Unless you fundamentally support Xemp against Lime, we may well be in basic agreement. My own approach is that they are just part of the same general approach.

Although - I don't feel that Xemp applies a what-if analysis at all. It only uses the data that has already been processed. While Lime thinks up new scenarios and asks how the model would behave under those conditions. That sounds like Lime is doing the what-if analysis.

The thrust of my intention was to remove the idea that Xemp somehow wins hands-down against Lime. In fact, I see the two as essentially the same approach, differing only in how they select the data used to probe the model.

I am now in my official work not sticking to one or the other approach, but have explicitly chosen to see the whole thing in a more general light which I am calling Limesque. 

I do not think that selecting data from the actual original sample used to train the model fundamentally uses more realistic data. All samples are biased. One could use further sampled data perhaps, and perhaps that would be more justfied. And if you have an idea of the distribution of the data, you could generate potentially realistic data to test it on. I don't feel that one should specialize to normal distribution - which Lime does. And, I don't feel that one should specialize to the already sampled data - which Xemp does. 

We are perhaps in some agreement here - as when you say that the critique cuts both ways, that was precisely the point I was making.
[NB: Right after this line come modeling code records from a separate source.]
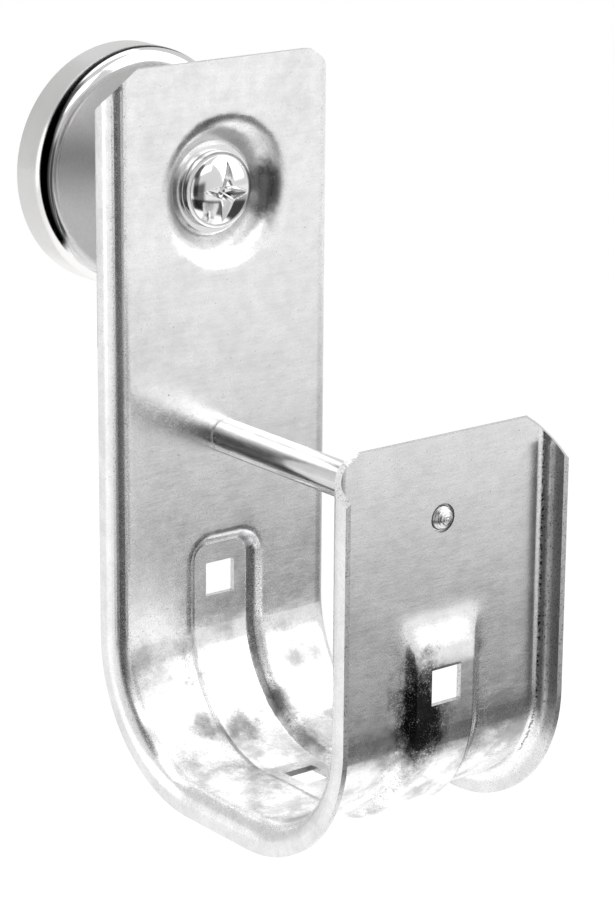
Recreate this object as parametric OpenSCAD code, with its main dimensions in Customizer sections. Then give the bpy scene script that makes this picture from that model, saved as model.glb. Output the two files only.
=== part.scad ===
// Magnet-mounted J hook for cable bundles, in millimetres.
// The origin is the centre of the magnet's working face. +Y points out of that face, into the
// surface that the hook hangs on, +Z is up and X runs along the cables.

/* [Sheet strap] */
// Clear width of the cradle, between the two legs
cradle_w = 50.8; // [42:0.1:60]
// Height of the long leg above the cradle floor
long_leg_h = 106; // [98:0.5:125]
// Height of the short leg above the cradle floor
short_leg_h = 59.8; // [56:0.1:68]
// Width of the strap over its side flanges
strap_w = 41.2; // [36:0.1:48]
// Thickness of the sheet
sheet_t = 0.9; // [0.7:0.05:1.2]
// Inner radius of the two lower corners
corner_r = 18; // [14:0.5:19]
// Depth of the side flanges over the sheet
flange_d = 4.5; // [4:0.1:6]
// Outer radius of the flange bends
flange_bend_r = 3; // [2:0.1:3.4]
// Corner cut of a leg: width along its top edge
cut_w = 4.4; // [3.6:0.1:6]
// Corner cut of a leg: drop at the free edge of the flange
cut_h = 6.1; // [4:0.1:8]

/* [Pressed channel] */
// Width of the channel at its mouth
channel_w = 15.4; // [14.8:0.1:16.4]
// Depth of the channel
channel_d = 1.5; // [1.2:0.05:2]
// Slope of the channel's walls from the sheet, in degrees
channel_slope = 45; // [42:1:50]
// Bend radius at the channel's mouth, on the cradle's side
channel_lip_r = 3; // [2.6:0.05:3.2]
// Bend radius along the channel's floor, on the cradle's side
channel_floor_r = 0.2; // [0.1:0.05:0.5]
// Radius of the rounded channel ends at the mouth
channel_end_r = 5; // [4.8:0.1:6]
// Top of the channel on the long leg, above the cradle floor
channel_long_top = 32.7; // [32:0.1:36]
// Top of the channel on the short leg, above the cradle floor
channel_short_top = 33.6; // [33.4:0.1:36]
// Slope of the run-out at the short leg's channel top, in degrees
runout_slope = 16; // [15:1:20]
// Bend radius at the run-out's top, on the cradle's side
runout_lip_r = 6; // [4:0.5:8]
// Bend radius at the run-out's foot, on the cradle's side
runout_floor_r = 3.5; // [2:0.5:5]

/* [Tie slots] */
// Side of the square tie slots
slot_w = 5.4; // [4.6:0.1:6]
// Centre of the slot in the long leg, above the cradle floor
slot_long_h = 24.2; // [23:0.1:25]
// Centre of the slot in the short leg, above the cradle floor
slot_short_h = 22.8; // [22:0.1:25]
// Distance of the floor slot's centre from the long leg
slot_floor_y = 21.4; // [21.2:0.1:24]

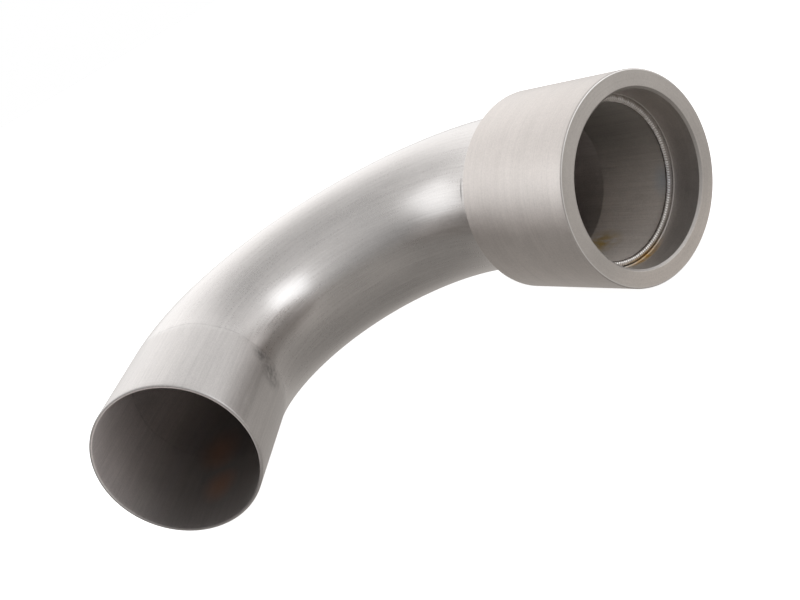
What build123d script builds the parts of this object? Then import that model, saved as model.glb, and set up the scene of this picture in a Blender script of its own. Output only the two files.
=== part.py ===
from build123d import *
import os

# Flue elbow: a thin bent tube with a plain spigot at one end and, at the other, a thick
# turned collar welded over the tube to make a socket for the next pipe.
# Frame: the centre of the spigot's open end is the origin. The tube runs along +Y from there
# and bends towards +X in the plane Z = 0, so that the elbow lies on its side.

# Tube, in millimetres and degrees
tube_outer_d = 80.0
tube_wall = 1.5
bend_radius = 104.0
bend_angle = 135.0
spigot_length = 57.0
neck_length = 12.0
spigot_outer_round = 0.6
spigot_inner_round = 0.3

# Collar. Its bore fits the tube closely, and a wider counterbore at its mouth takes the next pipe.
collar_wall = 8.9
collar_length = 67.5
collar_clearance = 0.05
socket_clearance = 0.5
socket_depth = 16.0
socket_lead_in = 1.0
collar_chamfer = 0.5

# Weld bead between the tube's end and the collar's bore
bead_gap = 0.2
bead_height = 1.8
bead_toe = 0.3
bead_lap = 1.6
bead_nose = 0.5
bead_inner_toe = 0.8
bead_root = 1.5

# Worked out from the sizes above
tube_outer_r = tube_outer_d / 2
tube_inner_r = tube_outer_r - tube_wall
collar_bore_r = tube_outer_r + collar_clearance
socket_r = tube_outer_r + socket_clearance
collar_outer_r = socket_r + collar_wall
insertion = collar_length - socket_depth - bead_gap - bead_height
same_place = 0.01


def tube_route():
    """The tube's centreline, from the spigot's open end to the end inside the collar."""
    spigot = Line((0, 0), (0, spigot_length))
    bend = JernArc(spigot @ 1, spigot % 1, bend_radius, -bend_angle)
    end_run = PolarLine(bend @ 1, neck_length + insertion, direction=bend % 1)
    return spigot, bend, end_run


def ring(place, outer_r, inner_r, length):
    """A plain sleeve that stands on a plane."""
    section = Circle(outer_r) - Circle(inner_r)
    return extrude(place * section, length)


def rim(part, centre, radius):
    """The circular edges of one radius round one centre."""
    circles = part.edges().filter_by(GeomType.CIRCLE)
    centred = [edge for edge in circles if (edge.arc_center - centre).length < same_place]
    return [edge for edge in centred if abs(edge.radius - radius) < same_place]


def make_tube(spigot, bend, end_run):
    """Two straight runs and one bend of the same section, as a bending mandrel leaves them."""
    bend_axis = Axis(bend.arc_center, (0, 0, -1))
    start = Plane(origin=spigot @ 0, z_dir=spigot % 0)
    bend_start = Plane(origin=bend @ 0, z_dir=bend % 0)
    end_start = Plane(origin=end_run @ 0, z_dir=end_run % 0)
    bend_section = bend_start * (Circle(tube_outer_r) - Circle(tube_inner_r))
    tube = ring(start, tube_outer_r, tube_inner_r, spigot_length)
    tube += revolve(bend_section, bend_axis, bend_angle)
    tube += ring(end_start, tube_outer_r, tube_inner_r, neck_length + insertion)
    tube = fillet(rim(tube, spigot @ 0, tube_outer_r), spigot_outer_round)
    return fillet(rim(tube, spigot @ 0, tube_inner_r), spigot_inner_round)


def make_collar(back):
    """A turned sleeve with a stepped bore, a lead-in for the next pipe and its sharp edges broken."""
    mouth = back.offset(collar_length)
    collar = ring(back, collar_outer_r, collar_bore_r, collar_length)
    collar -= extrude(mouth * Circle(socket_r), -socket_depth)
    edges = rim(collar, back.origin, collar_outer_r)
    edges += rim(collar, back.origin, collar_bore_r)
    edges += rim(collar, mouth.origin, collar_outer_r)
    collar = chamfer(edges, collar_chamfer)
    return chamfer(rim(collar, mouth.origin, socket_r), socket_lead_in)


def make_bead(tube_end):
    """One closed ring that crowns over the tube's end and roots in the gap behind it."""
    nose_r = tube_inner_r - bead_lap
    nose = (nose_r, bead_nose)
    crown_r = (collar_bore_r + nose_r) / 2
    crown = ThreePointArc((collar_bore_r, bead_toe), (crown_r, bead_height), nose)
    under = ThreePointArc(
        nose,
        (tube_inner_r - bead_lap / 2, -bead_inner_toe),
        (tube_inner_r, -bead_inner_toe),
    )
    back_edge = Polyline(
        (tube_inner_r, -bead_inner_toe),
        (tube_inner_r, 0),
        (tube_outer_r, 0),
        (tube_outer_r, -bead_root),
        (collar_bore_r, -bead_root),
        (collar_bore_r, bead_toe),
    )
    # In the profile's plane, X is the radius and Y is the distance towards the mouth.
    upright = Vector(0, 0, 1)
    side = upright.cross(tube_end.z_dir)
    profile_plane = Plane(origin=tube_end.origin, x_dir=upright, z_dir=side)
    profile = profile_plane * make_face(crown + under + back_edge)
    return revolve(profile, Axis(tube_end.origin, tube_end.z_dir), 360)


spigot, bend, end_run = tube_route()
collar_back = Plane(origin=(bend @ 1) + (bend % 1) * neck_length, z_dir=bend % 1)
tube_end = Plane(origin=end_run @ 1, z_dir=end_run % 1)

nodes = {
    "bent_tube": make_tube(spigot, bend, end_run),
    "socket_collar": make_collar(collar_back),
    "socket_weld": make_bead(tube_end),
}

os.makedirs("parts", exist_ok=True)
for name, solid in nodes.items():
    export_step(solid, f"parts/{name}.step")
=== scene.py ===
import math
import random
import bmesh
import bpy
from mathutils import Matrix, Vector


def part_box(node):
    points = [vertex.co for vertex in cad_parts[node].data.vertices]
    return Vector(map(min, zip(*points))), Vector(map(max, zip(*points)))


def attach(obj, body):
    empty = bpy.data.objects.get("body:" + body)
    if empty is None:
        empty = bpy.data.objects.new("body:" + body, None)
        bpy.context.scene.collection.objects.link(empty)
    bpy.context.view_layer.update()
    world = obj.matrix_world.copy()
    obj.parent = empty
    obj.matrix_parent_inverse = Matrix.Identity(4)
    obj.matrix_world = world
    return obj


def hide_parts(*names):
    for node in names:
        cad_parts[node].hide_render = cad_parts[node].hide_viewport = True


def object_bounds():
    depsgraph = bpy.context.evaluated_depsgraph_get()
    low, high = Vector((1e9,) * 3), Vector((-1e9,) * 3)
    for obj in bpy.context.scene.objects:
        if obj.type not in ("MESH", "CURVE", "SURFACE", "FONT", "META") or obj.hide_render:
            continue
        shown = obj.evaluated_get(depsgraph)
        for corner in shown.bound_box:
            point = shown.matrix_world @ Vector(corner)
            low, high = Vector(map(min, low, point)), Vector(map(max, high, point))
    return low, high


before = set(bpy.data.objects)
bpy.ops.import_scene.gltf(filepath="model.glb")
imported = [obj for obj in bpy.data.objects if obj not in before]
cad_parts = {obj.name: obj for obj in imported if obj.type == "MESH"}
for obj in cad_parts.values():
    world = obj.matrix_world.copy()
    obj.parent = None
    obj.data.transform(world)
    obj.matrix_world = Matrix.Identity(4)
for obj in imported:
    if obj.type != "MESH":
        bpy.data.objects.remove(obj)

cadLow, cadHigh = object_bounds()
mm = 0.001
hair = 0.05 * mm    # how near counts as the same place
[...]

The idea that Xemp uses more realistic data is the standard Xemp proponent justification. So, I gave the counter argument.
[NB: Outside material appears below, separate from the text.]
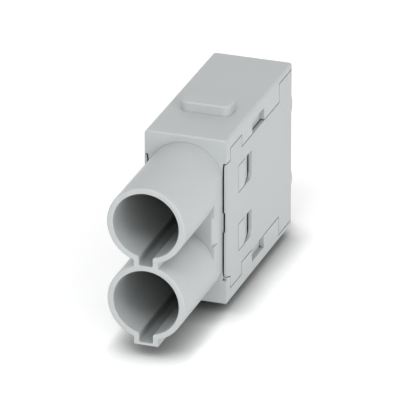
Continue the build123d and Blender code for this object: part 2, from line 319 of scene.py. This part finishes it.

My own personal interest has moved into looking at the idea that an explanation is a theory. And that in a very real sense, the large and supposedly more accurate numerical and combinatorial models with thousands of terms should not be considered fundamentally a better theory. In fact from the very fact of being large and complicated - they already fail. And they typically need recalibrating, which emphasizes that failure. 
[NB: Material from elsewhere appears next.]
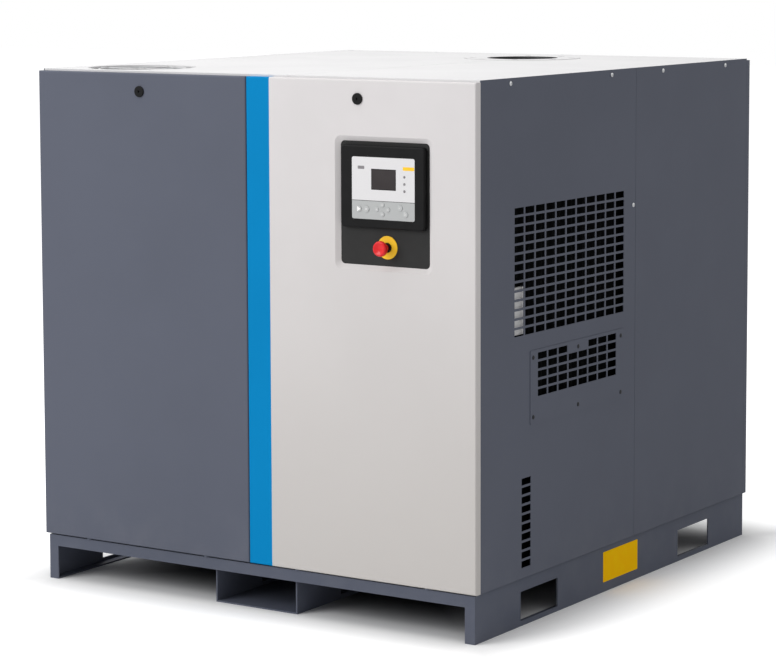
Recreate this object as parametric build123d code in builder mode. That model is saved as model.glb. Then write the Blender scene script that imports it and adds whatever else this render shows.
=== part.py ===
"""Oil-sealed rotary screw vacuum pump in a sound-insulating canopy.

Millimetres, +Z up, -Y is the operator's side and +X the service side.  The origin is on the floor, under
the middle of the machine, on the underside of the centre channel of the base.
"""

import os

from build123d import *

# ---------------------------------------------------------------- driving dimensions
WIDTH = 1412.0
DEPTH = 1560.0
HEIGHT = 1430.0

# base
BASE_HEIGHT = 125.0
BASE_INSET = 8.0
BASE_SHEET = 4.0
LEG_WIDTH = 30.0
BEAM_HEIGHT = 31.0
BEAM_DEPTH = 40.0
FORK_LENGTH = 195.0
FORK_BOTTOM = 13.0
FORK_TOP = 91.0
FORK_OFFSET = 446.0
CHANNEL_WIDTH = 267.0
CHANNEL_SETBACK = 22.0
FLOOR_SHEET = 4.0

# canopy
SHEET = 2.0
BEND = 4.0
TRAY_DEPTH = 22.5
SIDE_RETURN = 20.0
ROOF_RETURN = 29.7
PANEL_LIFT = 4.0
FRONT_TOP_DROP = 5.0
PANEL_GAP = 1.5
SEAM_GAP = 0.6
SIDE_SEAM_Y = 65.0
ROOF_SEAM_X = 120.0
FRAME_TUBE = 30.0
TUBE_WALL = 2.5
SEAT = 0.3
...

The real Data Science task seems to cut very deeply into the practice of science itself. It is not something that is solved by throwing computational grunt at it the way we are doing today.

In my opinion - an explanation of a model should fundamentally come from the internals of the model. Models should be built from the ground up to to produce explanations. After-market bolt-ons like Xemp and all Limesque approaches have a deep problem there.

Ultimately, an explanation should involve the ability to reverse the decision process. How can I change the data to something that might not have been seen before so that I can change the outcome. An explanation that does not involve control is a pretty poor explanation.

I suspect that a good answer to that only comes from an examination of the internals and probably requires the machine learning fitting method to have been designed from the ground up to admit this option. Neither Xemp nor Lime gets anywhere near doing this in their vanilla forms.